Foi através da língua Inglesa, pois Helena aprendeu esta língua quando viajou. Começou a lecionar numa escola de educação Infantil. O Inglês foi a porta de entrada! Já na entrevista admissional Helena mencionou que tinha um projeto de educação ambiental, do viveiro, do beija-flor. Depois de um ano Helena montou um viveiro nesta escola e as aulas de viveiro, inicialmente uma oficina extracurricular, se incorporou às aulas de ciências que ela começou a lecionar também. Ao longo dos anos, Helena foi aprendendo cada vez mais sobre o equilíbrio que existe na natureza proveniente da Biodiversidade. Esta idéia estava sempre presente em suas aulas. Aprendeu e ensinou a fazer papel reciclado. Aprendeu a fazer compostagem, Fez um curso de Permacultura em 2004 e outro em 2007. Com isso aprimorou ainda mais seu olhar em relação ao essencial, ao simples, ao natural. Algumas idéias nunca mais lhe saíram da cabeça: o conforto se cria não se compra, a sustentabilidade começa em casa, os problemas devem ser resolvidos próximo da fonte geradora, somos responsáveis pelo lixo que produzimos.... Falando em lixo, desenvolveu uma parte do projeto em coleta separada do papel na escola. Este projeto envolvia e responsabilizava os alunos pela coleta separada e semanal do papel. Em todas as salas havia uma caixa, decorada por eles, para a colocação dos papéis descartados. Para a coleta, faziam rodízios entre os alunos, com uma escala feita com eles. Depois o papel era encaminhado para a coleta seletiva da cidade. Este projeto se incorporou à rotina da escola. Ficou conhecido e de alguma forma respeitado.

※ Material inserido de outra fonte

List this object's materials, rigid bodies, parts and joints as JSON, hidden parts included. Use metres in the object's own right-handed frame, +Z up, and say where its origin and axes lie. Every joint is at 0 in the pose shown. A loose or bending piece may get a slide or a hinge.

Quando percebeu, Helena estava vivendo sensações muito parecidas com as quais tinha vivido na infância, lá no sítio. Conseguia entre uma aula e outra ouvir o canto dos pássaros. Em casa podia ouvir o silêncio e a voz de dentro. Ela não se escondia mais horta alguma à espera de ser encontrada. Saía sim à procura das pessoas que achava que valiam a pena, que a cativavam de algum modo. Com o passar dos anos, foi plantando em casa várias flores que os beija-flores gostavam e da janela de sua casa podia ouvi-los e observá-los. Em toda a sua vida, Helena foi sempre aprendendo e nunca parou. Queria compartilhar estas sensações e sempre que podia falava de suas idéias com as pessoas.

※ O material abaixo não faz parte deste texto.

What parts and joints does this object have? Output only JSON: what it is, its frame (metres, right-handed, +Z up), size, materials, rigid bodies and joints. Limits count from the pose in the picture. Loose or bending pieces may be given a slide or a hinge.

O tempo passou e Helena resolveu encarar outro desafio! Aprender numa escola diferente sobre como se trabalhar a Educação, no seu sentido mais amplo, de outra forma. Quando realmente tomou esta decisão estava lendo um livro chamado Qual a Sua obra e lá aprendeu que devemos nos perguntar, no momento da tomada de decisão: quero, devo, posso? Estes são três verbos de ação e decisão. Procurou por um estágio na escola Da Ponte, em Portugal. Foi aceita.Começou a ler tudo que se relacionava a este lugar. Redescobriu um de seus escritores favoritos, Rubem Alves. E agora, com este estágio, pretende esboçar um plano de Educação Pós-viagem, que una o projeto do viveiro com a vivência transdisciplinar que tem e com a experiência na escola da Ponte, fazendo a ponte entre os projetos... Por que tudo que se relaciona a ela neste momento tem a ver com os preparativos da viagem, até um filme, chamado: A Ponte, ela viu na locadora sem querer e pegou para assistir. Devemos estar atentos aos sinais.

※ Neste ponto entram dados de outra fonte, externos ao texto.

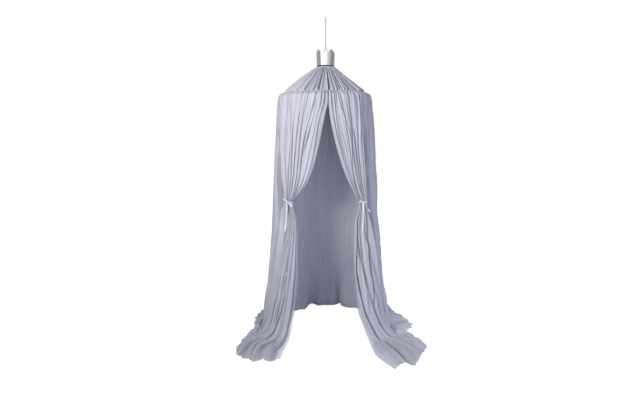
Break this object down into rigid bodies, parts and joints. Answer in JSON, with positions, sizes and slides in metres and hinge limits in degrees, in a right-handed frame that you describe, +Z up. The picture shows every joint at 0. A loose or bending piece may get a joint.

O VIVENDO O VIVEIRO AQUI E AGORA é uma idéia de um projeto itinerante, que pretende levar às crianças de vários lugares desta cidade, deste país, deste planeta um pouco de esperança, perspectivas diferentes e conscientização. É um projeto de educação Ambiental que pretende descobrir em cada lugar que passar o essencial daquele lugar, as necessidades daquele lugar e propor atividades onde as pessoas envolvidas se dêem o tempo de redescobrir o seu essencial. A construção de conceitos sobre a Biosfera, importância da água, seu ciclo. Idéias sobre saneamento básico, conceitos sobre biodiversidade, preservação, alimentação, separação do lixo, ciclos da natureza. Enfim qualquer assunto que seja de interesse da comunidade local e que seja enriquecedor para as pessoas terem mais qualidade de vida. A construção de um viveiro de flores que atraem beija-flores, assim como uma composteira e a elaboração de estratégias de coleta seletiva do lixo local fazem parte dos objetivos deste projeto. A utilização do papel como matéria–prima da reciclagem em oficinas de reciclagem de papel também devem acontecer. A convivência entre crianças de idades diferentes, a não separação por turmas ou séries, mas por áreas de interesse, deste interesse em particular que é educação Ambiental faz parte da proposta.